SR: Big Al’s passing has made a huge difference. He can’t be stopped one-on-one in the post, so teams have to double him to get the ball out of his hands, and he’s a willing passer. The Bobcats still struggle offensively at times, but that’s why I’m a believer in this plan – there is certainly potential. Throw in a few more shooters to help space the floor, let Kemba work his magic in half-court sets and you have a team that is capable of things. And who knows, maybe that is enough to lure in a relatively big time free-agent. The Bobcats are relevant! This is big!
That’s an excellent point about Michael Kidd-Gilchrist. I think it’s easy to get hung up on what he’s not good at, and forget about what he excels at. He is a tremendous defender and works very well off the ball. Sure, he can’t shoot, but that’ll hopefully come. I’d still like to see him get more opportunities on offense because his touches are down this season, but for the most part, I love what Clifford has done there. People need to stop calling Kidd-Gilchrist a bust. I’m sick of it.
But, yes, back to the Coach of the Year. For the first time in a while, this is tough. It could go either way. The Phoenix Suns have been the biggest surprise this season, but they’re starting to free fall. Same goes with the Portland Trail Blazers. But then you look at what Tom Thibodeau has done with the Chicago Bulls after the Derrick Rose injury and Luol Deng trade, and you can’t help but marvel over their success. Nevertheless, I think Steve Clifford is up there. He’s turned this franchise around. Two years ago they were the worst team in NBA history and now they’re on the cusp of making just their second Playoff appearance in franchise history. I doubt he’ll get it, but I’d like to see him finish in the top-five. He deserves it.
So here’s the big question: how does the rest of this season play out for the Charlotte Bobcats? Next year they’ll be the Hornets again, so the train is nearing its final stop. In their 10 years as the Bobcats, they’ve won just 35.5 percent of their games, so it would be nice to usher in the new era on a high note, but will it happen?
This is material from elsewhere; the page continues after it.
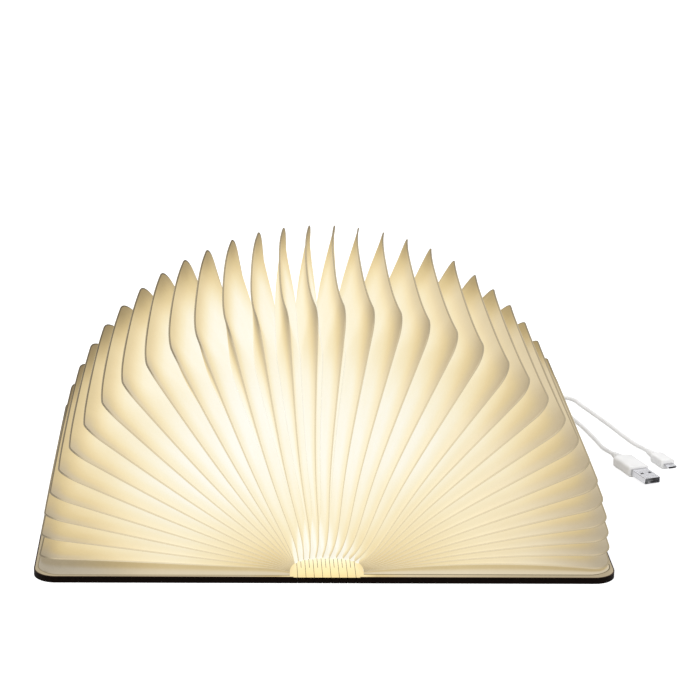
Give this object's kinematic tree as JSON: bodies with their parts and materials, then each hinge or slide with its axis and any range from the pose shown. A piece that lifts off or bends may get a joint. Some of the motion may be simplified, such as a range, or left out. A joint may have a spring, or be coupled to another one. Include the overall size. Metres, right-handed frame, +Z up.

DJ: I’m glad to see that I’m not the only one who realizes that this year’s Coach of the Year race is a tough one to figure out. I think with the way that the Suns have regressed that Stotts may have the edge, but considering how Vogel has built on the Pacers success it may be his to lose. I really have no idea, but if Clifford’s name doesn’t at least come up in the conversation I’m going to…I’m going…well, probably just write angry words on the internet. As I said, to even be acknowledged would be an honor but he legitimately deserves consideration.
As for the rest of their season, the Bobcats do have a relatively easy schedule as long as everyone stays healthy. I know they have Houston and a couple of other teams where they will certainly be the underdog. Still, I don’t think it’s out of the question to expect them to continue their strong play over the final quarter of the season and earn a playoff berth. Where they finish — be it sixth, seventh or eighth — will unfortunately have as much to do with the performance of the Wizards, Nets and even Hawks as much as it will their own. No matter where they finish in the race, this has been a great season for the team and it’s fans who are finally starting to escape the punchline zone and into a respectable team again with an exciting future. In a lot of ways I’m glad that the Bobcats era gets to go out on a high note and not just another example of futility under the name.
SR: I couldn’t agree more. I think they’ll end up with one of the bottom three seeds, too. They have a four game lead on the Detroit Pistons right now and only nine of their final 21 games are against teams with a .500 record. And even if they do end up losing to a much better team like the Miami Heat or Indiana Pacers in the first round, it won’t be a lost season. It’ll be good for their young core to get a taste of the playoffs and there’s going to be so much buzz surrounding the team next season anyway (simply because of the name change) that the city of Charlotte has got to be excited about their future. Why wouldn’t they be? They’ve also got some first round picks to look forward to, so hopefully they’ll add a few more pieces to this already promising roster. It would just be nice to end this all with at least one playoff win.